**Exercise brief**. Begin at the line containing "obj.data.transform(world)" and stop at the line containing "return placeObject(name, mesh)"; copy those lines exactly, ends included, and nothing else.

**Source material**.
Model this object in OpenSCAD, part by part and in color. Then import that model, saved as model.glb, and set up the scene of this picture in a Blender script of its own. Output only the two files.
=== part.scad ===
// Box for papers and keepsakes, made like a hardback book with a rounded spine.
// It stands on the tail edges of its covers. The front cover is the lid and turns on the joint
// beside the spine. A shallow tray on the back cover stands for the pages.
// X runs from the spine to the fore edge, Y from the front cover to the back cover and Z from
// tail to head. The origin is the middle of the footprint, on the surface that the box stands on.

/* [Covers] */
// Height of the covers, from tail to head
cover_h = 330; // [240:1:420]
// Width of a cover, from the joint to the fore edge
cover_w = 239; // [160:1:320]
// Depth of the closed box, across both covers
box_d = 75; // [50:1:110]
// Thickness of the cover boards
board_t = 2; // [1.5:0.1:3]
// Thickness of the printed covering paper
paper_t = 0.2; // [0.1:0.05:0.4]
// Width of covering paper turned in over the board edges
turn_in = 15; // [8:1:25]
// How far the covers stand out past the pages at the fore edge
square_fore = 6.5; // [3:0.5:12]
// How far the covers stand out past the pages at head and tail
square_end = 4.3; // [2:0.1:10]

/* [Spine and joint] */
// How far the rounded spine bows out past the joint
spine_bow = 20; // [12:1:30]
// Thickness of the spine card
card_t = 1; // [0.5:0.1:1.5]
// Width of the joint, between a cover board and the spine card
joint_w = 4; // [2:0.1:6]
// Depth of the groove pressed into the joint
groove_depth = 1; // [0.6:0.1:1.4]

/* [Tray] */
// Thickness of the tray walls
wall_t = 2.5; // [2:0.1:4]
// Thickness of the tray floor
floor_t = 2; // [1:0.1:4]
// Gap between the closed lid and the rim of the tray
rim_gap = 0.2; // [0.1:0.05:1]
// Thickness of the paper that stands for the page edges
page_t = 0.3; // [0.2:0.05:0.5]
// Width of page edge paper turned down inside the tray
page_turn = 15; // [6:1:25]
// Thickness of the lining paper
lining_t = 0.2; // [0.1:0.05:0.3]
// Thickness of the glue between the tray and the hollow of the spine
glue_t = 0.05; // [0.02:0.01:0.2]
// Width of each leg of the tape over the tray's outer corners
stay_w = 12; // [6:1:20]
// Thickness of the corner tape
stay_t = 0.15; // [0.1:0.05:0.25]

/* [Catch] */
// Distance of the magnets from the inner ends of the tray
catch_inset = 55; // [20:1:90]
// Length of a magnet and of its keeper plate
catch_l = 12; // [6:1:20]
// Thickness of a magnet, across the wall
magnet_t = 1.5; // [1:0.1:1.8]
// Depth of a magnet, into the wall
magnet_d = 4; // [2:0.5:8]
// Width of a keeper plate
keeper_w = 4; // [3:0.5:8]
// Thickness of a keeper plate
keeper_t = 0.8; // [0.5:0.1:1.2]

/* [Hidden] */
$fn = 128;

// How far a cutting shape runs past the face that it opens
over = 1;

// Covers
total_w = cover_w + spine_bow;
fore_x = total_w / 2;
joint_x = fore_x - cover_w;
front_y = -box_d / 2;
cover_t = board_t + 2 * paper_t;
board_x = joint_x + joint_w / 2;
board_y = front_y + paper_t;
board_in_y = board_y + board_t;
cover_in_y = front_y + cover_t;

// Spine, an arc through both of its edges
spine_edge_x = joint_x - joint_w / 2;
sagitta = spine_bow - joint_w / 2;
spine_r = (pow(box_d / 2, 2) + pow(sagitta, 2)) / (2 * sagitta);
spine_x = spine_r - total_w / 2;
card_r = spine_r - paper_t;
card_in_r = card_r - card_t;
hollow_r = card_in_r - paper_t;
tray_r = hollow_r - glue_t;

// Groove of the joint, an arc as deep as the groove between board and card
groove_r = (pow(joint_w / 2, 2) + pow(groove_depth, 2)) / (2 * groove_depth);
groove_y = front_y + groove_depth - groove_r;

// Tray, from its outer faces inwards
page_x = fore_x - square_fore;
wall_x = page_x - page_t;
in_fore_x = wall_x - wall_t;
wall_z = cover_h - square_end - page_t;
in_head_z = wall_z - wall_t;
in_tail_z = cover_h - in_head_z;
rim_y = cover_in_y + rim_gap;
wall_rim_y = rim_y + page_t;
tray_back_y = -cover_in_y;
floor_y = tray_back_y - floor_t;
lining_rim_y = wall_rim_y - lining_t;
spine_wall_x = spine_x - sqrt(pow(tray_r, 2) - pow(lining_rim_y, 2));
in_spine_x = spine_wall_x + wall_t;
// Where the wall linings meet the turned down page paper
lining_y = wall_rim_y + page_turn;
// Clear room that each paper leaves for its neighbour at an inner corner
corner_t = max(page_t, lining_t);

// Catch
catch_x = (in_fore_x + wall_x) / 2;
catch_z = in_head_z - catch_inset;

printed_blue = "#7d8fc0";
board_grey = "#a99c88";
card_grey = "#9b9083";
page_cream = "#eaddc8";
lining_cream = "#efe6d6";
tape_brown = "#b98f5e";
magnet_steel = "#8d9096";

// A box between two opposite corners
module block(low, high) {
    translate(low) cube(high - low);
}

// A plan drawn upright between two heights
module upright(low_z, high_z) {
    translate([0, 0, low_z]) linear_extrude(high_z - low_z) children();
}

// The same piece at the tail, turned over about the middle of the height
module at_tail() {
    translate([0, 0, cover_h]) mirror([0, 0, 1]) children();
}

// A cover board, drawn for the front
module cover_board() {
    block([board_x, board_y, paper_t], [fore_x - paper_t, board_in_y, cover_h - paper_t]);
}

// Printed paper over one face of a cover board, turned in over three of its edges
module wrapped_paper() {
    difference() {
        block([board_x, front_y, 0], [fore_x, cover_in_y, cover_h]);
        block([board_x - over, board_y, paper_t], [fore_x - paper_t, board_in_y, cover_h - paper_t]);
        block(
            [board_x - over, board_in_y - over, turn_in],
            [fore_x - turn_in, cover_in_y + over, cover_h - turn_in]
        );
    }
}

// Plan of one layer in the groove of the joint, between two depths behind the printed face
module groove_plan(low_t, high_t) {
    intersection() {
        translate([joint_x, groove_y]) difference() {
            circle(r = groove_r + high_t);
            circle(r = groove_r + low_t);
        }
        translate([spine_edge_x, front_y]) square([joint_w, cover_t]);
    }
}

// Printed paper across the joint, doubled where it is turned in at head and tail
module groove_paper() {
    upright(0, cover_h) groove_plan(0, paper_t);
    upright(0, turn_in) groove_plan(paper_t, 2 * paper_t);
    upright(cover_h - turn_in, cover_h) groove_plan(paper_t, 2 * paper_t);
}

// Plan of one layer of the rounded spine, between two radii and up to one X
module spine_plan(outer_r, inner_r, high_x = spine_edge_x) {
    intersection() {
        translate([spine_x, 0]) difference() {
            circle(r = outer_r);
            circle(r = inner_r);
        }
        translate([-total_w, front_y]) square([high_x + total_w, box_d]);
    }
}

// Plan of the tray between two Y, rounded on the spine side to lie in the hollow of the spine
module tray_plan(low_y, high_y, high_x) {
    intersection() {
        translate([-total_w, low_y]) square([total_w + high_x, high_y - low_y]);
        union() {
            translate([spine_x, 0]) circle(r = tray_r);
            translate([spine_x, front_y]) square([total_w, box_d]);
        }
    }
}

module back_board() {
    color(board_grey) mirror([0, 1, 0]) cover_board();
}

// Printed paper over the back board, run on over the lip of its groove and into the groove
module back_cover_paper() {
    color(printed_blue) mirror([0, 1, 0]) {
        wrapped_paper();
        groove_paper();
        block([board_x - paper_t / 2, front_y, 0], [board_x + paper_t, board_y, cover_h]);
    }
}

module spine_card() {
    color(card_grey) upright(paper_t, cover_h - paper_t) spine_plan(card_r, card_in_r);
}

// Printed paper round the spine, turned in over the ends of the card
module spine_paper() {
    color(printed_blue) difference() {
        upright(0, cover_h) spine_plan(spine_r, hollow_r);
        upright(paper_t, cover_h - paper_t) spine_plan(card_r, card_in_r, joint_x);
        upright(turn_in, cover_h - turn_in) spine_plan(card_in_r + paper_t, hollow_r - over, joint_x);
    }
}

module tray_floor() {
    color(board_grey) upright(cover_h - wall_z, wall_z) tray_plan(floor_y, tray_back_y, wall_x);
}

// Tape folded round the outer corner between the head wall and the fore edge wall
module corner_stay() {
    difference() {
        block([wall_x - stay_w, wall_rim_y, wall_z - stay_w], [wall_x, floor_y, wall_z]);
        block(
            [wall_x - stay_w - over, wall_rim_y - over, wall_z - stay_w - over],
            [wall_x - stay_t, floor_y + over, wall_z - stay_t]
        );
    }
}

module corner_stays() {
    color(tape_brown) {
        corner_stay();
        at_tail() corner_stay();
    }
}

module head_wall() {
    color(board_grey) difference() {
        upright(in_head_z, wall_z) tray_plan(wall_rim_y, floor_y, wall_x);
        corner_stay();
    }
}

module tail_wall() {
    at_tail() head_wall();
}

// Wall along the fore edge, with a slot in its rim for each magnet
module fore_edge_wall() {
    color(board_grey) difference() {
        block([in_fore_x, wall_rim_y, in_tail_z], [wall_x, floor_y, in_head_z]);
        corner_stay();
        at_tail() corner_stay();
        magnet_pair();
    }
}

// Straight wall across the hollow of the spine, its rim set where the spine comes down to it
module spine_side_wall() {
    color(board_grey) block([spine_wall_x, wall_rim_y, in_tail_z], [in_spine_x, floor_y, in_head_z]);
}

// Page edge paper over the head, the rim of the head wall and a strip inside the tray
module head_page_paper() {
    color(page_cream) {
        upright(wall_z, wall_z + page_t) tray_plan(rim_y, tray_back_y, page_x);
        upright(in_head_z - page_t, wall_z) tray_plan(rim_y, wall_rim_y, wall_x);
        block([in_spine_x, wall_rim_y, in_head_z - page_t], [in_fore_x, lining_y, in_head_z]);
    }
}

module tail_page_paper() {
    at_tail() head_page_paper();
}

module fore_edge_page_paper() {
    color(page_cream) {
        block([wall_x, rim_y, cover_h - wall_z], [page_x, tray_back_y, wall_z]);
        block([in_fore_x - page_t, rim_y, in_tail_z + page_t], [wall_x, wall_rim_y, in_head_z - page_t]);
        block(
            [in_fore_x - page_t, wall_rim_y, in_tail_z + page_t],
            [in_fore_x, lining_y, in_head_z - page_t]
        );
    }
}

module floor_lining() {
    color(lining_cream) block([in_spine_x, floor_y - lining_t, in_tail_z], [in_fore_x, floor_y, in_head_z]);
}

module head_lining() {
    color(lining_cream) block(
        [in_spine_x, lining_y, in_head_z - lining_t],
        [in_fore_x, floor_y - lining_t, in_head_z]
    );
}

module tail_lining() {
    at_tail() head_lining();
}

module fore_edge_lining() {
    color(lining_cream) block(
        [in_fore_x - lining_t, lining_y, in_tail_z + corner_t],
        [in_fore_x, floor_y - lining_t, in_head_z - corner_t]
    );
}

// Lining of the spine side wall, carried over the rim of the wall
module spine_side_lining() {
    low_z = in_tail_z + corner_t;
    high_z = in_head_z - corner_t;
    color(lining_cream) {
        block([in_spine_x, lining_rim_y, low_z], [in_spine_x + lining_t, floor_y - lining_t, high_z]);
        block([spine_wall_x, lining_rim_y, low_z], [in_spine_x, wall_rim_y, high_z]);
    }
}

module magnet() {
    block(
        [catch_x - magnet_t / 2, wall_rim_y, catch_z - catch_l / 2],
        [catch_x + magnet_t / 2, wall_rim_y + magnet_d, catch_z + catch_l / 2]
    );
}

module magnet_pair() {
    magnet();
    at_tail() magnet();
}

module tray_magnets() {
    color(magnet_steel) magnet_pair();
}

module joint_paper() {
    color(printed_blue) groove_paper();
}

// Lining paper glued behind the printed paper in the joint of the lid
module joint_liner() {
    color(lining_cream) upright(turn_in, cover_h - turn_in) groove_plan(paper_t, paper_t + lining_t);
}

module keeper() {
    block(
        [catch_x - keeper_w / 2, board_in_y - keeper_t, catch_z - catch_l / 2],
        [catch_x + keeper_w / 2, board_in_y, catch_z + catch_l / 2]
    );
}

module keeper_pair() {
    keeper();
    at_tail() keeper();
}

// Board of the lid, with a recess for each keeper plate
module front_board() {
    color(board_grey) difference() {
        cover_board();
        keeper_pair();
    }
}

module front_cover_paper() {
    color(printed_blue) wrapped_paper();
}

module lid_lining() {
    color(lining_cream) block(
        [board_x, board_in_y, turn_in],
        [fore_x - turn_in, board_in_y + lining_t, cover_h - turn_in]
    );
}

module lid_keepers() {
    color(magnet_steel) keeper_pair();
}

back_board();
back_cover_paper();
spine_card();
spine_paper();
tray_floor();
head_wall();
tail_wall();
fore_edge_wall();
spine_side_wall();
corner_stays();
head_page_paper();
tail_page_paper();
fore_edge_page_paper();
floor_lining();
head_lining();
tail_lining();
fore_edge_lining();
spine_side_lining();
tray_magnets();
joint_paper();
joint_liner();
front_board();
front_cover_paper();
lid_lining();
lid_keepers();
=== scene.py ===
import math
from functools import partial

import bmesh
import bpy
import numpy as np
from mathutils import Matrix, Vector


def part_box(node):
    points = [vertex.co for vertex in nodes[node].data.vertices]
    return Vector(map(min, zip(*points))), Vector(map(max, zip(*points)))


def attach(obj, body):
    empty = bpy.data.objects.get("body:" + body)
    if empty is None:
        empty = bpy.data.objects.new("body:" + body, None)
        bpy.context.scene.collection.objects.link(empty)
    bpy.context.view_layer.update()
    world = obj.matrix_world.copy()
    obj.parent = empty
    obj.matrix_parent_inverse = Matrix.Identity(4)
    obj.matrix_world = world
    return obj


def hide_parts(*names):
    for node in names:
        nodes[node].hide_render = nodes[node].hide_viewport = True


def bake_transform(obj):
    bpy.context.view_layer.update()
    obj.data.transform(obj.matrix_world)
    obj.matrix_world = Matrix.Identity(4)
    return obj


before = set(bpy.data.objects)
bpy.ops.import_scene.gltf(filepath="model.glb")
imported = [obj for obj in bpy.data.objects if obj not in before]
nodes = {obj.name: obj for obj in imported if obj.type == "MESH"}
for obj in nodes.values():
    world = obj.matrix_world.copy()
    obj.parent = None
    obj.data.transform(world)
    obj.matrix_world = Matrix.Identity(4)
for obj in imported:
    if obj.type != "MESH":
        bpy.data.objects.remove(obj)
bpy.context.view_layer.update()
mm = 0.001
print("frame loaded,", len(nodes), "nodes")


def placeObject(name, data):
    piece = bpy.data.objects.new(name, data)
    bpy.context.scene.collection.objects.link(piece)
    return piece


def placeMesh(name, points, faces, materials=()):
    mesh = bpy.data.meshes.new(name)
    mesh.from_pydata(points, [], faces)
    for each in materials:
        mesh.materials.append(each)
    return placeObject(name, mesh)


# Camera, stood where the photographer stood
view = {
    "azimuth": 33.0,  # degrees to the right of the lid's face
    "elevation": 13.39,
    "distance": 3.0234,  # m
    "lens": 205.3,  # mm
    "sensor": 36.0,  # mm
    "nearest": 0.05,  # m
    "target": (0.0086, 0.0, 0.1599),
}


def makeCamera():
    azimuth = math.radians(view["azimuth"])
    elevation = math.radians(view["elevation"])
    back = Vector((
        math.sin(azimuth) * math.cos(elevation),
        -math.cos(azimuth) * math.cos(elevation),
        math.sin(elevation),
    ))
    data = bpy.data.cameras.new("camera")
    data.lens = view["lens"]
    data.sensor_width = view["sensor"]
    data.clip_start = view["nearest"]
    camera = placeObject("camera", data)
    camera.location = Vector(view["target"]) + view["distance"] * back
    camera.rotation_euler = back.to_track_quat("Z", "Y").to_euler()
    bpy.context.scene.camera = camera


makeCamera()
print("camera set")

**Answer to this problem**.
    obj.data.transform(world)
    obj.matrix_world = Matrix.Identity(4)
for obj in imported:
    if obj.type != "MESH":
        bpy.data.objects.remove(obj)
bpy.context.view_layer.update()
mm = 0.001
print("frame loaded,", len(nodes), "nodes")


def placeObject(name, data):
    piece = bpy.data.objects.new(name, data)
    bpy.context.scene.collection.objects.link(piece)
    return piece


def placeMesh(name, points, faces, materials=()):
    mesh = bpy.data.meshes.new(name)
    mesh.from_pydata(points, [], faces)
    for each in materials:
        mesh.materials.append(each)
    return placeObject(name, mesh)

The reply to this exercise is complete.